November 1, 2012 - Jerry Edward Kuwata, 63, of Granite Bay, pleaded guilty Tuesday to recklessly endangering the safety of an aircraft, United States Attorney Benjamin B. Wagner announced.

WECO Aerospace Systems Inc. was founded in 1974 with a repair station in Lincoln and another in Burbank. Among other activities, WECO repaired and overhauled aircraft electronic components and flight instruments, including electromechanical rotables and converters.

Rotables are generally parts that convert a mechanical drive into electrical output such as generators, alternators, and rotary and linear actuators. Converters are components that supply electrical power to the systems on an aircraft that need it.

WECO’s customers included private, for-profit aviation companies in California, Florida, Georgia, Pennsylvania, Indiana, and Arizona, as well as government entities who operated aircraft such as the city of Los Angeles and the Department of Homeland Security.


The Federal Aviation Administration regulates air travel and publishes regulations that FAA-certified repair stations are required to follow. These regulations include the use of parts that are approved for repairs, as well as tests and inspections that repair stations are required to conduct before a repaired part can be returned and reinstalled into an aircraft.

Under the regulations, during the repair of an aircraft part, a certified repair station is required to comply with the manufacturer’s Component Maintenance Manual (CMM), a step-by-step guide for conducting a proper repair of the part that is prepared by the manufacturer and approved by the FAA. The CMM contains the steps that a repair shop must take to fix a part, as well as the tests and inspections that must be done before the part can be returned to service.

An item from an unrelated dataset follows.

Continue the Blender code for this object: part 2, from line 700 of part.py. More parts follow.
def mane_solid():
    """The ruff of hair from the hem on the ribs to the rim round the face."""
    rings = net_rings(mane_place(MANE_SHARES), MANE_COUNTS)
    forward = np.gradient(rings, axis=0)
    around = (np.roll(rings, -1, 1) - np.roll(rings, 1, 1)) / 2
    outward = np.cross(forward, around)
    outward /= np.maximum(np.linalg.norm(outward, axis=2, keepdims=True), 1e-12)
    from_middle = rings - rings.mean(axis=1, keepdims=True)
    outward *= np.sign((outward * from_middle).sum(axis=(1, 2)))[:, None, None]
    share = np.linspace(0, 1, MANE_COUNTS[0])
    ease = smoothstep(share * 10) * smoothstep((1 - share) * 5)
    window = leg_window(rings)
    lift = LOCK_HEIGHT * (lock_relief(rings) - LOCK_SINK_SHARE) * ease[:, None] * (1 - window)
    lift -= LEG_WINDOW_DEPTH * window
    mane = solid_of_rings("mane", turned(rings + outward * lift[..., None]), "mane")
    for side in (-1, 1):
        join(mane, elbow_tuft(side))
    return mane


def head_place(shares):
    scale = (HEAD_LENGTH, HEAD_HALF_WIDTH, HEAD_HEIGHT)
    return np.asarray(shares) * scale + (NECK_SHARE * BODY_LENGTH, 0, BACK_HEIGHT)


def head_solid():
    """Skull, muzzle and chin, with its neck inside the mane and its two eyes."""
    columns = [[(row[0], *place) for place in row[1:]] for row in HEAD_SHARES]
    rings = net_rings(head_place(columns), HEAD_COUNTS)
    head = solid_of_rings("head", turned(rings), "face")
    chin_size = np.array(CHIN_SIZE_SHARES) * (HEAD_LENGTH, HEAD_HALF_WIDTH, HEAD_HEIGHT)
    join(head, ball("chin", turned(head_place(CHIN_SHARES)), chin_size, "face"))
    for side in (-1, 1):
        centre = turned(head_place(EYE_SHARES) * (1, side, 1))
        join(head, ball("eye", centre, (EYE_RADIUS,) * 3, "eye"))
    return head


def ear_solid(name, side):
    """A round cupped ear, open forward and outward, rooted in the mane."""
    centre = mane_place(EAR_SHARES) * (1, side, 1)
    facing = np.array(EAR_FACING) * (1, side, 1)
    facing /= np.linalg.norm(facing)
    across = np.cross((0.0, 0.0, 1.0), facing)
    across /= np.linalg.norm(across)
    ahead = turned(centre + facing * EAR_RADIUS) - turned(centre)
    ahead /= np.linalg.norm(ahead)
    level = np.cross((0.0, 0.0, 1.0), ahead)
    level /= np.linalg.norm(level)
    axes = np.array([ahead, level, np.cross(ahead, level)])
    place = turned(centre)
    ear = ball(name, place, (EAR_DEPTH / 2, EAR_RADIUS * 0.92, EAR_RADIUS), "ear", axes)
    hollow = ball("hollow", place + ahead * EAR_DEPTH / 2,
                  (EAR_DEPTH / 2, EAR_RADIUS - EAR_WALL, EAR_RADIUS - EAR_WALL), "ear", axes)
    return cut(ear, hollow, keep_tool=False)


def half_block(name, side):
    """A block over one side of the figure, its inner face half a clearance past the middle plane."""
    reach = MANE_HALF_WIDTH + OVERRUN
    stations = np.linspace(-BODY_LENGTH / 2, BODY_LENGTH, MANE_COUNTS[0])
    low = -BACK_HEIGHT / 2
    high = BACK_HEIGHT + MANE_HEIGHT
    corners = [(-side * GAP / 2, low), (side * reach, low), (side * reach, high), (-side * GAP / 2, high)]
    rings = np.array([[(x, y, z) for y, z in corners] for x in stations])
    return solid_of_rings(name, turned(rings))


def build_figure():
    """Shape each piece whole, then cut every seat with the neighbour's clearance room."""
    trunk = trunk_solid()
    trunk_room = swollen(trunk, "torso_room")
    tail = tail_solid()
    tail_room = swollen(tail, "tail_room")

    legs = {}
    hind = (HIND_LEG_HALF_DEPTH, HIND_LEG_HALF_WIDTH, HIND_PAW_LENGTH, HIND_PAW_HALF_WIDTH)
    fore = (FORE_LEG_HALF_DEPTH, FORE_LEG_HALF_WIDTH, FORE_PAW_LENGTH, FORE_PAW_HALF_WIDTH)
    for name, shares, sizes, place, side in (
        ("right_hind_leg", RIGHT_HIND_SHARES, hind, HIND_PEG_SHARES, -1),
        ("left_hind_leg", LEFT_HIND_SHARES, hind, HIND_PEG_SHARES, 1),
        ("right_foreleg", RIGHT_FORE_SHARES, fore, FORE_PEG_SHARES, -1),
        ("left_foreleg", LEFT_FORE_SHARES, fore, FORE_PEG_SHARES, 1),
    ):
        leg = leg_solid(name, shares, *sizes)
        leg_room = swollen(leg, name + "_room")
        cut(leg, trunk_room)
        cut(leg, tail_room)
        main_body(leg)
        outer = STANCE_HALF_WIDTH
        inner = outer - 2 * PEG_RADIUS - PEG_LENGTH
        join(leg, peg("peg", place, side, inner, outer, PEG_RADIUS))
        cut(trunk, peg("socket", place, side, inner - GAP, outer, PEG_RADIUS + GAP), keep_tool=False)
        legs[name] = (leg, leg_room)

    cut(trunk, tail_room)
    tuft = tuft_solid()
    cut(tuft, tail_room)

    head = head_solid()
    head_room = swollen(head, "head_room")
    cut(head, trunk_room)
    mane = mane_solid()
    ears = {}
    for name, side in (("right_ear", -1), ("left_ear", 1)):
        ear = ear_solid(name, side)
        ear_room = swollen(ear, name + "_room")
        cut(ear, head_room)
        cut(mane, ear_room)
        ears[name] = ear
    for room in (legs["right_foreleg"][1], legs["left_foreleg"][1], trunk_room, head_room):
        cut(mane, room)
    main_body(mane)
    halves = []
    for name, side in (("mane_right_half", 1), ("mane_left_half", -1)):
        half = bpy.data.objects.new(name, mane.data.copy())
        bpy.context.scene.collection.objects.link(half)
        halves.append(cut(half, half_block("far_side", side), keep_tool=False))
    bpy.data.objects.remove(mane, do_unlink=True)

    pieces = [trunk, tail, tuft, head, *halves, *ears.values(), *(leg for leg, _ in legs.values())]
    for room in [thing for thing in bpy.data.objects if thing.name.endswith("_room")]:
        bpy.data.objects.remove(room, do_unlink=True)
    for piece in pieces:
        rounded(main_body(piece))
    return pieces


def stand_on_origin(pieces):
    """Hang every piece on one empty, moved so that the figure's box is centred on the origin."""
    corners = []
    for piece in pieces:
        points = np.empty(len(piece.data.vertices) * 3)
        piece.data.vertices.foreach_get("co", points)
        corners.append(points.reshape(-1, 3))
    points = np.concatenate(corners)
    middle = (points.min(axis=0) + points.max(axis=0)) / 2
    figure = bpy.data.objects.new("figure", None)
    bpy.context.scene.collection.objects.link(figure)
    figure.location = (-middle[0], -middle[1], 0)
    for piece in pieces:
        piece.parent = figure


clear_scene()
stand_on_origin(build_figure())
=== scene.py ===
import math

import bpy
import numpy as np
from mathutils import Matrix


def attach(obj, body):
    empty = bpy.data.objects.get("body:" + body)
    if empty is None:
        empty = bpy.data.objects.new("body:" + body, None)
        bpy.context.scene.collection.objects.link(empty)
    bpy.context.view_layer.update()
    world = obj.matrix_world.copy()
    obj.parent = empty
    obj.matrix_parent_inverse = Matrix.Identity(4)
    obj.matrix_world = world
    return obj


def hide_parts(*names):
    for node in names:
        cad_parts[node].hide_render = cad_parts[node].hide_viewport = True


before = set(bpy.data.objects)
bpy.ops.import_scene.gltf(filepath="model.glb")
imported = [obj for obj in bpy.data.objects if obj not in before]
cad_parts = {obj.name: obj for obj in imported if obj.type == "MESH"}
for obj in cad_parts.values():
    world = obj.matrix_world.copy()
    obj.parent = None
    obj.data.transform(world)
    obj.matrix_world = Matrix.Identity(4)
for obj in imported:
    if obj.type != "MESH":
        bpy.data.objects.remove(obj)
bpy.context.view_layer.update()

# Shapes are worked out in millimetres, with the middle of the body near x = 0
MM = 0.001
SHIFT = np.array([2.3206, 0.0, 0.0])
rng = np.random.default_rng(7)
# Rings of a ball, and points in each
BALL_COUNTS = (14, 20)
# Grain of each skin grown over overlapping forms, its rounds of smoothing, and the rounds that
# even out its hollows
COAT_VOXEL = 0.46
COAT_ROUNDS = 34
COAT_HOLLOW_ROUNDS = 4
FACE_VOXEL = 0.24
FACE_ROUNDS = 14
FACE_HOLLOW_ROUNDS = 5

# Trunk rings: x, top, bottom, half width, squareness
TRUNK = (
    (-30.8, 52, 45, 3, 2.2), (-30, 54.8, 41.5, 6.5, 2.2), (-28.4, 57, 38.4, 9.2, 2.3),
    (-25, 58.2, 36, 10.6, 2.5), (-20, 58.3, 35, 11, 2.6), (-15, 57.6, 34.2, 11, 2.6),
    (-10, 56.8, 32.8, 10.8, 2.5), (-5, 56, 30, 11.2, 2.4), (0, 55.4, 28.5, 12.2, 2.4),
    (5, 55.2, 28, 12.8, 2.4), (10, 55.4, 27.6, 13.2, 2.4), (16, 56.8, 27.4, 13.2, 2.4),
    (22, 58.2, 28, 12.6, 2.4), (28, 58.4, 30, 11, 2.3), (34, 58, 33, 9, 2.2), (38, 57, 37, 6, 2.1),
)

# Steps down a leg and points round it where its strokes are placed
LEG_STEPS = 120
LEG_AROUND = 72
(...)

The WECO facilities in Lincoln and Burbank did not have some of the equipment needed to perform many of the tests required by the CMMs. Nonetheless, WECO performed repairs of parts and returned those parts to customers, falsely certifying for each one that the part had been repaired in accordance with FAA regulations.



According to court documents, Kuwata conspired with others to conceal from customers and the FAA the facts about WECO’s repairs; namely that those repairs were not being done in accordance with the CMMs and FAA regulations, and to communicate false information about those repairs to customers. This conduct recklessly endangered the safety of aircraft that used the parts repaired by WECO.

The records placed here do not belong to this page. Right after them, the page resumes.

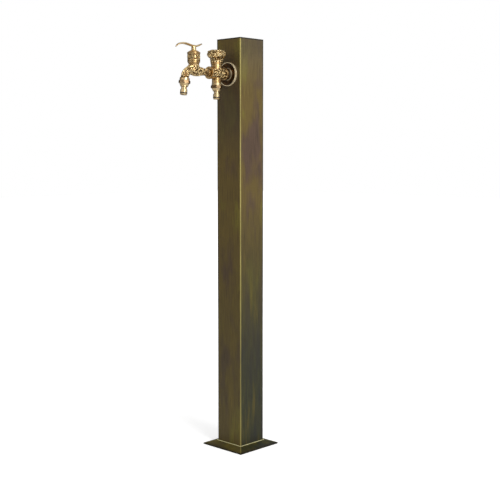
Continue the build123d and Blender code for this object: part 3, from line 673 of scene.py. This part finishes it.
def add_strip(rings, points, faces, heights):
    """Joins three or more rings of points into a closed strip with capped ends."""
    if len(rings) < 3:
        return
    size = len(rings[0])
    start = len(points)
    for ring in rings:
        points.extend(at for at, height in ring)
        heights.extend(height for at, height in ring)
    last = start + (len(rings) - 1) * size
    for here in range(start, last, size):
        faces.extend(ring_faces(here, here + size, size))
    faces.append(tuple(range(start, start + size)))
    faces.append(tuple(reversed(range(last, last + size))))


BEAD_SIDES = 10
BEAD_LEVELS = 4
BEAD_SINK = 0.3


def add_bead(points, faces, heights, place, a, b, radius, rise, tall=1.0):
    """A half-round bead on a surface, stretched upwards by a factor."""
    hit = place(a, b)
    if hit is None:
        return
    at, normal = hit
    side = normal.orthogonal().normalized() if tall == 1 else UP.cross(normal).normalized()
    other = normal.cross(side) * tall
    start = len(points)
    for level in range(BEAD_LEVELS):
        tilt = pi / 2 * level / BEAD_LEVELS
        sink = BEAD_SINK if level == 0 else 0
        for turn in angles(BEAD_SIDES):
            out = (side * cos(turn) + other * sin(turn)) * (radius * cos(tilt))
            points.append(at + (out + normal * (rise * sin(tilt) - sink)) * MM)
            heights.append(sin(tilt))
    points.append(at + normal * (rise * MM))
    heights.append(1.0)
    top = start + BEAD_LEVELS * BEAD_SIDES
    for here in range(start, top - BEAD_SIDES, BEAD_SIDES):
        faces.extend(ring_faces(here + BEAD_SIDES, here, BEAD_SIDES))
    for step in range(BEAD_SIDES):
        faces.append((top - BEAD_SIDES + step, top - BEAD_SIDES + (step + 1) % BEAD_SIDES, top))
    faces.append(tuple(reversed(range(start, start + BEAD_SIDES))))


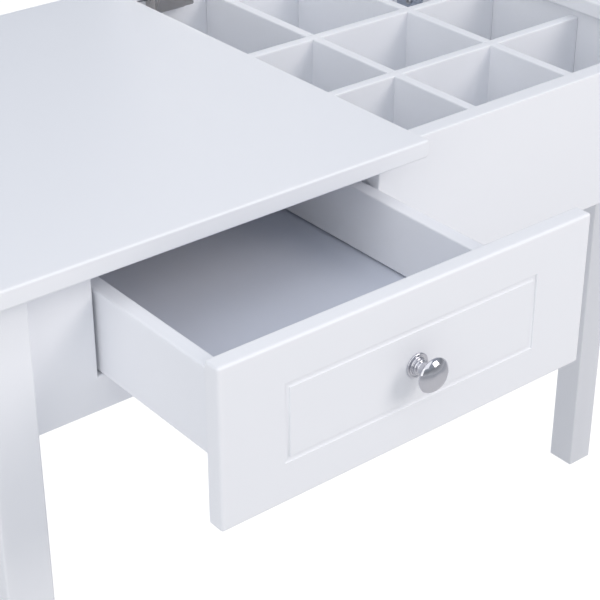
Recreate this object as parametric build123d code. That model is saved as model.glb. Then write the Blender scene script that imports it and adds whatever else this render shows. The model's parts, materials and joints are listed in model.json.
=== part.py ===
from build123d import *
import os
from math import atan2, degrees, radians, sqrt, tan

# Vanity table: two fixed tops, a flip-up lid with a mirror over an organiser, and a drawer each side.
# Millimetres. X runs along the table, Y from the sitter's side to the wall, Z up.
# While modelling, y = 0 is the tops' front edge and z = 0 the floor. The lid is modelled shut and the
# drawers shut, and both are then put in their stored places: lid up, left drawer drawn out.

# ---------------------------------------------------------------- overall
overall_width = 1060.0
overall_depth = 416.0
overall_height = 772.0
top_thick = 14.0
top_edge_round = 1.6
board_edge_round = 1.2

# ---------------------------------------------------------------- legs and aprons
leg_size = 36.0
leg_edge_round = 2.0
top_end_overhang = 19.0
top_front_overhang = 17.0
top_rear_overhang = 3.5
apron_thick = 15.0
apron_height = 122.0
side_apron_setback = 14.0
rear_panel_thick = 12.0
rear_panel_lid_gap = 1.5

# ---------------------------------------------------------------- organiser
compartment_width = 316.0
partition_thick = 14.0
partition_edge_round = 0.6
top_lip = 6.0
divider_thick = 9.0
divider_drop = 6.5
divider_columns = 3
front_row_clear = 95.4
floor_thick = 9.0
halving_clearance = 0.1

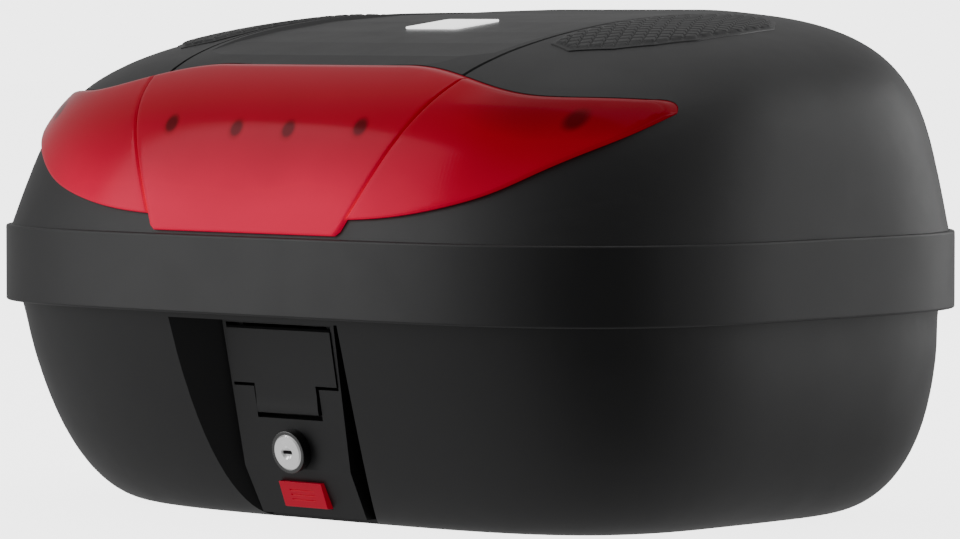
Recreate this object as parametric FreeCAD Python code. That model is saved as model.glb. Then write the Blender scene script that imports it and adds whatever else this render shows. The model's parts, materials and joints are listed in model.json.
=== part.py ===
import FreeCAD, Part
import math
import os

# Motorcycle top case, about 45 litres. Millimetres, +Z up.
# The rear face, with the lamp and the lock, looks towards -Y and the hinge is at +Y.
# Shapes are drawn with the closure band centred on Y = 0 and moved by Y_SHIFT when they are written.

V = FreeCAD.Vector
os.makedirs("parts", exist_ok=True)

# ---- driving dimensions ----
WIDTH = 580.0            # band, side to side
DEPTH = 426.0            # band, rear to front
HEIGHT = 317.5           # underside to lid crown
Z_BAND_LOW = 130.4
Z_BAND_TOP = 179.0
CORNER = 3.9             # superellipse exponent of the rim outline
CORNER_TOP = 2.8         # exponent at the lid crown
WALL = 3.0
OUTLINE_POINTS = 44
Y_SHIFT = -4.5           # puts the bounding box's middle on Y = 0

BASE_INSET = 8.6         # base wall behind the band's outer face
LID_INSET = 3.2          # lid wall behind the band's outer face
BAND_ROUND = 1.5         # rounding of the band's outer edges
Z_RIM = 157.0            # top of the base's rim wall
Z_FLANGE = 161.0         # underside of the band's inner flange
FLANGE = 3.0

CHANNEL_TILT = 16.7      # channel floor, degrees from vertical
CHANNEL_HALF = 48.5      # half-width of the floor at its top
CHANNEL_TAPER = 0.027    # narrowing per millimetre further down
CHANNEL_TOP = 127.0
CHANNEL_Y = -176.0       # floor at the height of the band's lower edge
LOCK_TILT = 11.0         # lock column's upper face, degrees from vertical
LOCK_Y, LOCK_Z = -164.6, 45.9    # key axis where it meets that face
KEY_TRAVEL = 6.0         # bolt travel for a quarter turn of the key

HINGE_Y, HINGE_Z, HINGE_R = 215.0, 122.0, 7.0
HINGE_X = 150.0
PIN_R = 2.5

RECESS_X, RECESS_Y, RECESS_H = 120.0, 100.0, 14.0
HOOK_Y, HOOK_Z = -108.0, 11.0
BUTTON_Z = 18.6          # release stem height

LEVER_LY, LEVER_LZ = 10.0, 72.0  # latch lever axis in the lock frame


# ---- helpers ----
def box(x0, x1, y0, y1, z0, z1):
    return Part.makeBox(x1 - x0, y1 - y0, z1 - z0, V(x0, y0, z0))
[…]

There have been no known instances in which a fraudulent WECO repair resulted in an aircraft accident. Upon learning of the allegations, the FAA issued an emergency order suspending WECO’s repair station certificate. In addition, since finalizing its purchase of WECO in 2008, Gulfstream has fully cooperated with law enforcement in the investigation and prosecution of this case. The conduct alleged occurred prior to Gulfstream’s acquisition of WECO, and none of the defendants is currently employed at WECO.

Sentencing has not been set at this time; Kuwata faces a maximum sentence of 20 years in prison, a $250,000 fine, and a three-year term of supervised release. The actual sentence, however, will be determined at the discretion of the court after consideration of any applicable statutory factors and the Federal Sentencing Guidelines, which take into account a number of variables.

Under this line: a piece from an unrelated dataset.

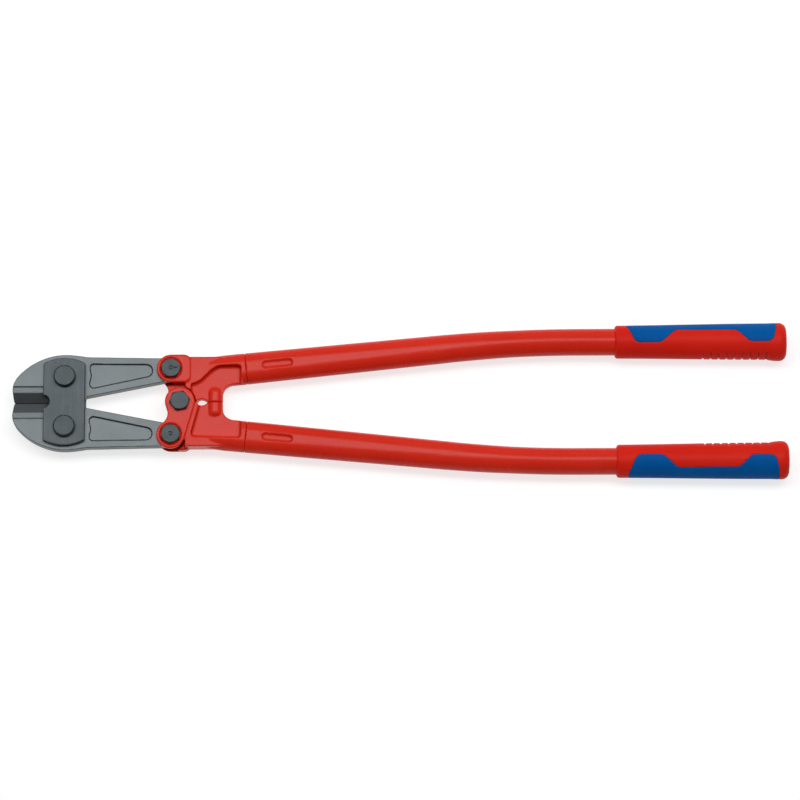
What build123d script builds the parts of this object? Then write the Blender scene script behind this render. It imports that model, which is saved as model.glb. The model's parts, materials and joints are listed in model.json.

Remaining co-defendants in the case include William Hugh Weygandt, 63, of Granite Bay; Scott Hamilton Durham, 39, of Roseville; Christopher Warren MacQueen, 53, of Lincoln; and Douglas Arthur Johnson, 52, of Granite Bay. Each is charged with conspiracy to commit fraud involving aircraft parts. The charges are only allegations and the defendants are presumed innocent until and unless proven guilty beyond a reasonable doubt. Michael Dennis Maupin, 58, of Arbuckle, and Anthony Vincent Zito, 47, of Saugus, have pleaded guilty to violations stemming from this case and await sentencing.